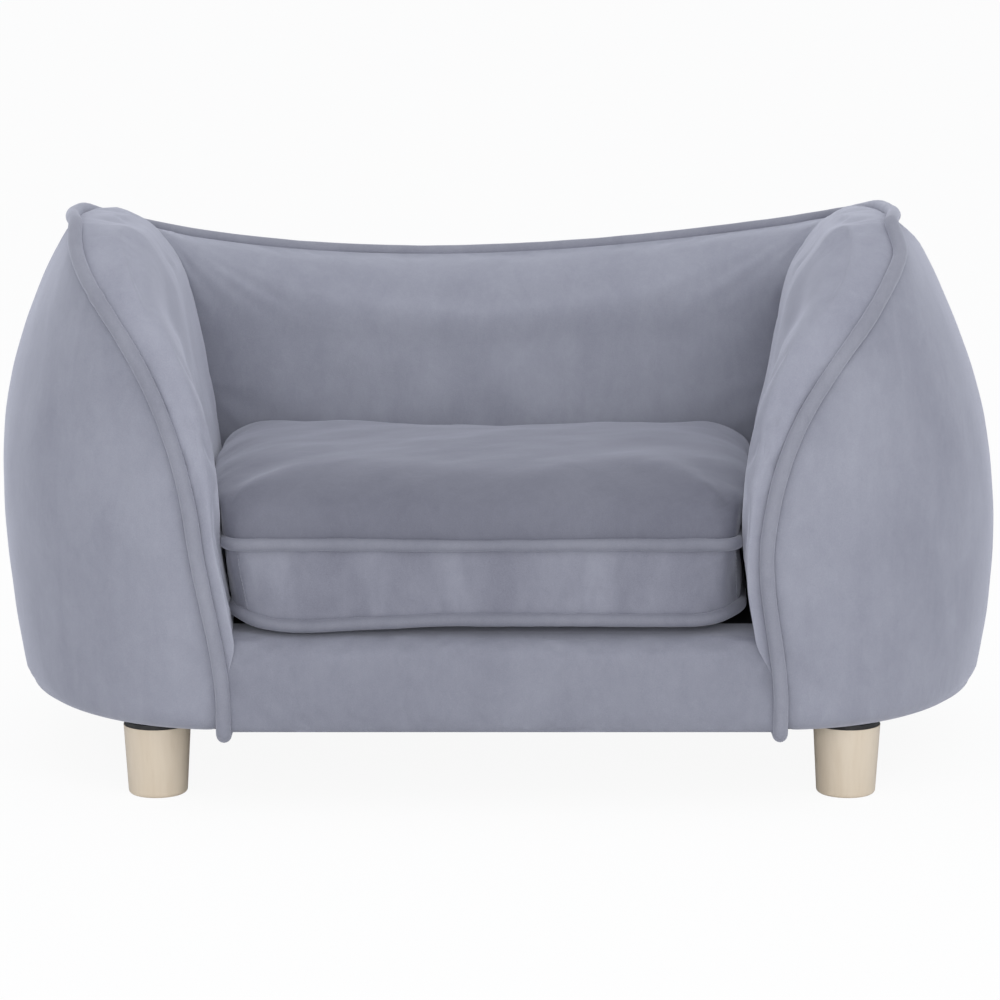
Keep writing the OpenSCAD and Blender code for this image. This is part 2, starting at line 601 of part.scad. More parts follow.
function back_top(x) = mix(back_h, arm_h - arm_fall, pow(x / half_w, 2));
back_board_t = 3;
post_front_y = back_board_y + back_board_t + 2 * layer_gap;
post_set = 70;
post_x = leg_x - post_set;
top_rail_drop = 62;
top_rail_low = back_h - top_rail_drop;
// The back board and the top rail end beside the flanges of the rear T-nuts.
nut_room = 1;
top_rail_half = leg_x - tee_flange_r - nut_room;
module back_board() color(hardboard)
    translate([0, back_board_y + back_board_t + layer_gap, 0]) rotate([90, 0, 0]) linear_extrude(back_board_t)
        polygon(concat([[-top_rail_half, base_top], [top_rail_half, base_top]],
            [for (t = steps(rail_steps)) let (x = mix(top_rail_half, -top_rail_half, t))
                [x, back_top(x) - board_back_off]]));
module back_posts() color(ply) for (side = [-1, 1])
    translate([side * post_x - rail_t / 2, 0, 0]) rotate([90, 0, 90]) linear_extrude(rail_t)
        polygon(concat([[post_front_y, top_rail_low], [post_front_y, base_top]],
            [for (t = steps(rib_steps)) let (z = mix(base_top, top_rail_low, t))
                [shell(2.5, z, inner_depth + rib_shave).y, z]]));
module back_top_rail() color(ply)
    translate([0, post_front_y + rail_t, 0]) rotate([90, 0, 0]) linear_extrude(rail_t)
        polygon(concat([[-top_rail_half, top_rail_low], [top_rail_half, top_rail_low]],
            [for (t = steps(rail_steps)) let (x = mix(top_rail_half, -top_rail_half, t))
                [x, back_top(x) - board_back_off]]));

// Underside

dust_cover_t = 1.5;
dust_inset = 12;
bolt_room = 1;
bolt_hole_r = bolt_d / 2 + bolt_room;
module dust_cover() color(nonwoven) difference() {
    translate([0, 0, rim_h - dust_cover_t]) linear_extrude(dust_cover_t)
        polygon(rim_outline(dust_inset));
    at_legs() translate([0, 0, rim_h - dust_cover_t - cut])
        cylinder(r = bolt_hole_r, h = dust_cover_t + 2 * cut, $fn = 32);
}

// Legs

leg_l = rim_h - dust_cover_t - washer_t;
washer_set = 0.5;
washer_d = leg_top_d - 2 * washer_set;
bolt_up = 20;
bolt_down = 26;
screw_depth = 0.5;
screw_r = bolt_d / 2 - screw_depth;
foot_round = 2.5;
module leg(x, y) color(beech) translate([x, y, 0]) difference() {
    rotate_extrude($fn = 48) polygon(concat([[0, 0]],
        [for (a = [-90 : 22.5 : 0])
            [leg_foot_d / 2 - foot_round, foot_round] + foot_round * [cos(a), sin(a)]],
        [[leg_top_d / 2, leg_l], [0, leg_l]]));
    translate([0, 0, leg_l - bolt_down]) cylinder(r = screw_r, h = bolt_down + cut, $fn = 32);
}
module leg_bolt(x, y) color(steel) translate([x, y, leg_l]) {
    cylinder(r = bolt_d / 2, h = rim_h - leg_l + bolt_up, $fn = 32);
    translate([0, 0, -bolt_down + layer_gap]) cylinder(r = screw_r, h = bolt_down - layer_gap, $fn = 32);
}
module leg_washer(x, y) color(nonwoven) translate([x, y, leg_l]) difference() {
    cylinder(d = washer_d, h = washer_t, $fn = 48);
    translate([0, 0, -cut]) cylinder(r = bolt_d / 2 + nut_running_gap, h = washer_t + 2 * cut, $fn = 32);
}

// Cushion

cushion_pipe_r = cushion_pipe_d / 2;
cushion_front_w = seat_front_w - 2 * cushion_front_room;
cushion_rear_w = seat_rear_w - 2 * cushion_rear_room;
cushion_d = seat_d - cushion_set - cushion_back_room;
zip_l = cushion_rear_w - 2 * zip_end_room;
cushion_front_y = front_y + cushion_set;
cushion_low = deck_h + layer_gap + cushion_lift + cushion_pipe_r;
cushion_high = cushion_low + cushion_side_h;
cushion_half_d = cushion_d / 2 - cushion_pipe_r;
cushion_mid_y = cushion_front_y + cushion_d / 2;
corner_steps = 5;
edge_steps = 7;
// Rounded outline of the piping's centre line, anticlockwise from the middle of the back
function taper(y) = mix(cushion_front_w, cushion_rear_w, (y / cushion_half_d + 1) / 2) / 2 - cushion_pipe_r;
function cushion_corner(cx, cy, a) =
    [for (i = [0 : corner_steps - 1])
        let (b = a + 90 * (i + 0.5) / corner_steps) [cx, cy] + cushion_corner_r * [cos(b), sin(b)]];
function straight(a, b) = [for (i = [0 : edge_steps - 1]) mix(a, b, i / (edge_steps - 1))];
cushion_cx = (cushion_front_w + cushion_rear_w) / 4 - cushion_pipe_r;
cushion_loop = let (x = cushion_cx, r = cushion_corner_r, d = cushion_half_d,
    square_loop = concat(
        straight([x - r, d], [r - x, d]), cushion_corner(r - x, d - r, 90),
        straight([-x, d - r], [-x, r - d]), cushion_corner(r - x, r - d, 180),
        straight([r - x, -d], [x - r, -d]), cushion_corner(x - r, r - d, 270),
        straight([x, r - d], [x, d - r]), cushion_corner(x - r, d - r, 0)))
    [for (p = square_loop) [p.x * taper(p.y) / cushion_cx, p.y]];
loop_n = len(cushion_loop);
// Points of the outline moved in by a distance towards the middle
function loop_in(k, inset) =
    let (a = cushion_loop[(k + loop_n - 1) % loop_n], b = cushion_loop[(k + 1) % loop_n], t = unit(b - a))
    cushion_loop[k] + inset * [-t.y, t.x];
cushion_room = cushion_pipe_r + layer_gap;
function seated(p) = settled([p.x, p.y + cushion_mid_y, p.z]);
function side_share(p) = abs(p.x) / taper(p.y);
function end_share(p) = abs(p.y) / cushion_half_d;
// Rings of the flat bottom panel, given as shares of the way from the rim to the middle
bottom_ring_shares = [0, 0.05, 0.1];
bottom_flat = 14;
bottom_drop = cushion_pipe_r + cushion_lift - layer_gap;
function bottom_ring(share, z) =
    [for (k = [0 : loop_n - 1])
        let (p = loop_in(k, cushion_room) * (1 - share), a = side_share(p), b = end_share(p))
        seated([p.x, p.y, z - bottom_drop * (1 - pow(a, bottom_flat)) * (1 - pow(b, bottom_flat))])];
// Rings of the crowned top: shares of the way in, of the swell, of the height by the middle of a side,
// of the height by a corner, and of the layers' depth that goes down instead of in
top_ring_shares = [
    [0, 0, 0, 0, 0],
    [0.02, 0.65, 0.3, 0.12, 0.1],
    [0.05, 1, 0.62, 0.3, 0.3],
    [0.12, 0.75, 0.85, 0.6, 0.7],
    [0.24, 0.3, 0.95, 0.85, 0.9],
    [0.45, 0, 0.985, 0.97, 1],
    [0.75, 0, 1, 1, 1]];
// The corners are drawn in: 1 along the middle of a side and 0 at a corner
function fullness(p) =
    let (a = side_share(p), b = end_share(p)) 1 - pow(min(a, b) / max(a, b), 4);
function swell(p) =
    fullness(p) * (side_share(p) > end_share(p) ? cushion_side_swell : cushion_end_swell);
function top_ring(row, depth) =
    [for (k = [0 : loop_n - 1])
        let (q = cushion_loop[k], inset = cushion_room + depth * (1 - row[4]) - swell(q) * row[1],
             p = loop_in(k, inset) * (1 - row[0]), up = cushion_crown * mix(row[3], row[2], fullness(q)))
        seated([p.x, p.y, cushion_high + up - depth * row[4]])];
// Walls between rings that lie one inside the other, closed by a fan at each middle
// The lower rings' quads split along their other diagonal, so that layers face to face stay parallel.
module stacked(rings, low_rings, low_mid, high_mid) {
    n = len(rings[0]);
    m = len(rings);
    points = concat([for (r = rings, p = r) p], [low_mid, high_mid]);
    wall = [for (k = [0 : m - 2], i = [0 : n - 1], h = [0, 1])
        let (j = (i + 1) % n, a = k * n + i, b = (k + 1) * n + i, c = (k + 1) * n + j, d = k * n + j)
        (k < low_rings - 1 ? strip_faces(b, c, d, a) : strip_faces(a, b, c, d))[h]];
    low = [for (i = [0 : n - 1]) [m * n, i, (i + 1) % n]];
    high = [for (i = [0 : n - 1]) [m * n + 1, (m - 1) * n + (i + 1) % n, (m - 1) * n + i]];
    polyhedron(points, concat(wall, low, high));
}
module cushion_top_panel() color(velvet) stacked(concat(
        [for (row = backwards(top_ring_shares)) top_ring(row, cover_t)],
        [for (row = top_ring_shares) top_ring(row, 0)]),
    len(top_ring_shares), seated([0, 0, cushion_high + cushion_crown - cover_t]),
    seated([0, 0, cushion_high + cushion_crown]));
module cushion_bottom_panel() color(velvet) stacked(concat(
        [for (s = backwards(bottom_ring_shares)) bottom_ring(s, cushion_low)],
        [for (s = bottom_ring_shares) bottom_ring(s, cushion_low + cover_t)]),
    len(bottom_ring_shares), seated([0, 0, cushion_low - bottom_drop]),
    seated([0, 0, cushion_low + cover_t - bottom_drop]));
module cushion_filling() {
    depth = cover_t + layer_gap;
    color(foam) stacked(concat(
            [for (s = backwards(bottom_ring_shares)) bottom_ring(s, cushion_low + depth)],
            [for (z = [cushion_low, cushion_high])
                let (turn = z < cushion_high ? cushion_room : -cushion_room)
                [for (k = [0 : loop_n - 1])
                    let (p = loop_in(k, cushion_room + depth + band_draw)) seated([p.x, p.y, z + turn])]],
            [for (row = top_ring_shares) top_ring(row, depth)]),
        len(bottom_ring_shares), seated([0, 0, cushion_low + depth - bottom_drop]),
        seated([0, 0, cushion_high + cushion_crown - depth]));
}
// The band bows in a little between the two pipings.
band_draw = 1;
band_row_shares = [0, 0.25, 0.75, 1];
function band_grid(ks, inset) =
    [for (v = band_row_shares) [for (k = ks)
        let (p = loop_in(k, inset + (v == 0 || v == 1 ? 0 : band_draw)))
        seated([p.x, p.y, mix(cushion_low + cushion_room, cushion_high - cushion_room, v)])]];
// The zip band takes the straight of the back; the side band takes the rest of the loop.
module band(ks) slab(band_grid(ks, 0), band_grid(ks, cover_t));
module cushion_side_band() color(velvet) band([for (k = [loop_n : -1 : edge_steps - 1]) k % loop_n]);
module cushion_zip_band() color(velvet) band([for (k = [edge_steps - 1 : -1 : 0]) k]);
module cushion_piping(z) color(piping_velvet)
    tube([for (p = cushion_loop) seated([p.x, p.y, z])], [for (p = cushion_loop) [0, 0, 1]],
        cushion_pipe_r, 6, true);

// Zip: a coil chain on the middle of the zip band, and its slider at one end

chain_h = 5;
chain_t = 1.6;
zip_z = (cushion_low + cushion_high) / 2;
zip_y = cushion_mid_y + cushion_half_d - band_draw;
zip_x = -settle(zip_z) - zip_l / 2;
slider_l = 11;
slider_h = 9;
slider_t = 1.2;
slider_gap = 0.2;
module zip_chain() color(steel)
    translate([zip_x, zip_y, zip_z]) rotate([0, 90, 0]) linear_extrude(zip_l)
        polygon([[-chain_h / 2, 0], [chain_h / 2, 0], [chain_h / 4, chain_t], [-chain_h / 4, chain_t]]);
module zip_slider() color(steel)
    translate([zip_x + slider_l, zip_y + chain_t + slider_gap, zip_z]) {
        rotate([-90, 0, 0]) linear_extrude(slider_t) polygon([
            [-slider_l / 2, -slider_h / 3], [0, -slider_h / 2], [slider_l / 2, -slider_h / 2],
            [slider_l / 2, slider_h / 2], [0, slider_h / 2], [-slider_l / 2, slider_h / 3]]);
        for (side = [-1, 1]) translate([0, -chain_t / 2, side * (chain_h / 2 + slider_gap + slider_t / 2)])
            cube([slider_l / 2, chain_t, slider_t], center = true);
    }

base_board();
front_rail();
rear_rail();
seat_bearers();
seat_board();
arm_board(true);  // arm_board_left
arm_board(false);  // arm_board_right
arm_ribs(true);  // arm_ribs_left
arm_ribs(false);  // arm_ribs_right
arm_rail(true);  // arm_rail_left
arm_rail(false);  // arm_rail_right
back_posts();
back_top_rail();
back_board();
shell_board(true);  // shell_board_left
shell_board(false);  // shell_board_right
shell_board_back();
outer_foam(true);  // outer_foam_left
outer_foam(false);  // outer_foam_right
outer_foam_back();
outer_cover(true);  // outer_cover_left
outer_cover(false);  // outer_cover_right
outer_cover_back();
front_foam();
front_cover();
deck_foam();
deck_cloth();
arm_foam(true);  // arm_foam_left
arm_foam(false);  // arm_foam_right
back_foam();
arm_cover(true);  // arm_cover_left
arm_cover(false);  // arm_cover_right
back_cover();
body_piping();
dust_cover();
tee_nuts();
cushion_filling();
cushion_top_panel();
cushion_bottom_panel();
cushion_side_band();
cushion_zip_band();
cushion_piping(cushion_high);  // cushion_top_piping
cushion_piping(cushion_low);  // cushion_bottom_piping
zip_chain();
zip_slider();
leg(-leg_x, -leg_y);  // leg_front_left
leg(leg_x, -leg_y);  // leg_front_right
leg(-leg_x, leg_y);  // leg_rear_left
leg(leg_x, leg_y);  // leg_rear_right
leg_bolt(-leg_x, -leg_y);  // leg_bolt_front_left
leg_bolt(leg_x, -leg_y);  // leg_bolt_front_right
leg_bolt(-leg_x, leg_y);  // leg_bolt_rear_left
leg_bolt(leg_x, leg_y);  // leg_bolt_rear_right
leg_washer(-leg_x, -leg_y);  // leg_washer_front_left
leg_washer(leg_x, -leg_y);  // leg_washer_front_right
leg_washer(-leg_x, leg_y);  // leg_washer_rear_left
leg_washer(leg_x, leg_y);  // leg_washer_rear_right
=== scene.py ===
"""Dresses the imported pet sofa: velvet, foam, piping, cushion, wood and metal, then studio and camera.

Shapes are worked out in millimetres as numpy arrays and stored in metres.
"""

from __future__ import annotations

import json
import logging
from dataclasses import dataclass, field
from enum import Enum
from typing import Protocol, Sequence

import bpy
import numpy as np
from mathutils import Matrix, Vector

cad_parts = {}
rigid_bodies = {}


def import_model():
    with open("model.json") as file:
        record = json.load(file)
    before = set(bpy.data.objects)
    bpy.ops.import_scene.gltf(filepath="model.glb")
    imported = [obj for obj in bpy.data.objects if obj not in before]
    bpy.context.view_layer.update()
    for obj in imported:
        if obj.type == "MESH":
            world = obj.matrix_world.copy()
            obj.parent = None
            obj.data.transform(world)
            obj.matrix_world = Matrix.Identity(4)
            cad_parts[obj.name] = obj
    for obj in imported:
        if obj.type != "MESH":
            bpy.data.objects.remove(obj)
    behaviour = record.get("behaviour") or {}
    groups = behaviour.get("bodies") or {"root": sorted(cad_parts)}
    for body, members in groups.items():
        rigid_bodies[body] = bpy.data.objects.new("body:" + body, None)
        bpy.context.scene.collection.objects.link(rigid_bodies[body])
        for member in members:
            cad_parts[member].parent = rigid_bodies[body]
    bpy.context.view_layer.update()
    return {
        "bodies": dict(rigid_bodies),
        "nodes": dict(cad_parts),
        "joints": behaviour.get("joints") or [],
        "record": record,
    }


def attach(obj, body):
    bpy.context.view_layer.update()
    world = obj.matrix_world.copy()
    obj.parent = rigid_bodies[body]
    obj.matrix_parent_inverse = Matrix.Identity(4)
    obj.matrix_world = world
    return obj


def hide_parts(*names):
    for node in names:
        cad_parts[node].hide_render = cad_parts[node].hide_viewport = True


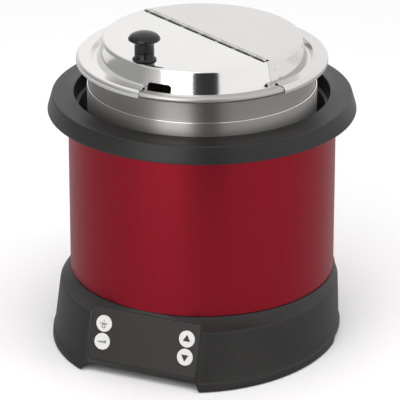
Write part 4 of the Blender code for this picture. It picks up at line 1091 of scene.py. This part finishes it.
def makeWorld():
    # white to the camera, and dimmer on one side for everything else
    world = bpy.data.worlds.new("studio")
    bpy.context.scene.world = world
    world.use_nodes = True
    sky = world.node_tree
    sideways = sky.nodes.new("ShaderNodeVectorMath")
    sideways.operation = "DOT_PRODUCT"
    sideways.inputs[1].default_value = studio["dimSide"]
    sky.links.new(sky.nodes.new("ShaderNodeTexCoord").outputs["Generated"], sideways.inputs[0])
    fade = sky.nodes.new("ShaderNodeValToRGB")
    for stop, (position, shade) in zip(fade.color_ramp.elements, studio["dimming"]):
        stop.position = position
        stop.color = (shade, shade, shade, 1)
    seen = sky.nodes.new("ShaderNodeMix")
    seen.data_type = "RGBA"
    seen.inputs[7].default_value = (1, 1, 1, 1)
    sky.links.new(sideways.outputs["Value"], fade.inputs["Fac"])
    sky.links.new(sky.nodes.new("ShaderNodeLightPath").outputs["Is Camera Ray"], seen.inputs[0])
    sky.links.new(fade.outputs["Color"], seen.inputs[6])
    sky.links.new(seen.outputs[2], sky.nodes["Background"].inputs["Color"])
    sky.nodes["Background"].inputs["Strength"].default_value = 1.0
    bpy.context.scene.view_settings.view_transform = "Standard"


def card(name, size, centre, shade, turnBy=0.0):
    # a card that only the reflections see
    piece = block(name, size, centre)
    settle(piece, Matrix.Rotation(math.radians(turnBy), 4, "Z"))
    finish = Finish(name + "Cloth", (shade, shade, shade), 0.9)
    finish.vary(finish.noise(60, 2.0), 0.1)
    piece.data.materials.append(finish.material)
    piece.visible_camera = piece.visible_diffuse = piece.visible_shadow = False


def makeCamera():
    azimuth, elevation = studio["azimuth"], studio["elevation"]
    forward = -lookingUp(azimuth, elevation)
    target = place(studio["aimSide"], azimuth + 90, studio["aimHeight"])
    cameraData = bpy.data.cameras.new("camera")
    cameraData.lens = studio["lens"]
    cameraData.sensor_width = studio["sensor"]
    cameraData.clip_end = 50
    camera = addToScene("camera", cameraData)
    camera.location = target - forward * studio["distance"] * mm
    camera.rotation_euler = forward.to_track_quat("-Z", "Y").to_euler()
    bpy.context.scene.camera = camera


makeFloor()
makeWorld()
standing, lying = studio["cardThickness"]
width, height, distance, offset, shade = studio["flag"]
card("darkFlag", (width, standing, height), (0, -distance, height / 2), shade, studio["azimuth"] + offset)
width, shade = studio["table"]
card("greyTable", (width, width, lying), (0, 0, studio["cardLift"] + lying / 2), shade)

softBox("topBox", (1.6, 1.6), 14, 10, 80, 1.8, glossy=False)
softBox("keyBox", (0.72, 1.5), 4.8, studio["azimuth"] - 26.5, 27, 1.2)
softBox("rightBox", (0.5, 1.4), 3, 95, 25, 2.0, glossy=False)
makeCamera()
print("studio set")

* [REQUIREMENTS] Make an exact transcription of the lines from the line with "zip_slider();" through the line with "for member in", inclusive, omitting all others.

* [RESPONSE]
zip_slider();
leg(-leg_x, -leg_y);  // leg_front_left
leg(leg_x, -leg_y);  // leg_front_right
leg(-leg_x, leg_y);  // leg_rear_left
leg(leg_x, leg_y);  // leg_rear_right
leg_bolt(-leg_x, -leg_y);  // leg_bolt_front_left
leg_bolt(leg_x, -leg_y);  // leg_bolt_front_right
leg_bolt(-leg_x, leg_y);  // leg_bolt_rear_left
leg_bolt(leg_x, leg_y);  // leg_bolt_rear_right
leg_washer(-leg_x, -leg_y);  // leg_washer_front_left
leg_washer(leg_x, -leg_y);  // leg_washer_front_right
leg_washer(-leg_x, leg_y);  // leg_washer_rear_left
leg_washer(leg_x, leg_y);  // leg_washer_rear_right
=== scene.py ===
"""Dresses the imported pet sofa: velvet, foam, piping, cushion, wood and metal, then studio and camera.

Shapes are worked out in millimetres as numpy arrays and stored in metres.
"""

from __future__ import annotations

import json
import logging
from dataclasses import dataclass, field
from enum import Enum
from typing import Protocol, Sequence

import bpy
import numpy as np
from mathutils import Matrix, Vector

cad_parts = {}
rigid_bodies = {}


def import_model():
    with open("model.json") as file:
        record = json.load(file)
    before = set(bpy.data.objects)
    bpy.ops.import_scene.gltf(filepath="model.glb")
    imported = [obj for obj in bpy.data.objects if obj not in before]
    bpy.context.view_layer.update()
    for obj in imported:
        if obj.type == "MESH":
            world = obj.matrix_world.copy()
            obj.parent = None
            obj.data.transform(world)
            obj.matrix_world = Matrix.Identity(4)
            cad_parts[obj.name] = obj
    for obj in imported:
        if obj.type != "MESH":
            bpy.data.objects.remove(obj)
    behaviour = record.get("behaviour") or {}
    groups = behaviour.get("bodies") or {"root": sorted(cad_parts)}
    for body, members in groups.items():
        rigid_bodies[body] = bpy.data.objects.new("body:" + body, None)
        bpy.context.scene.collection.objects.link(rigid_bodies[body])
        for member in members:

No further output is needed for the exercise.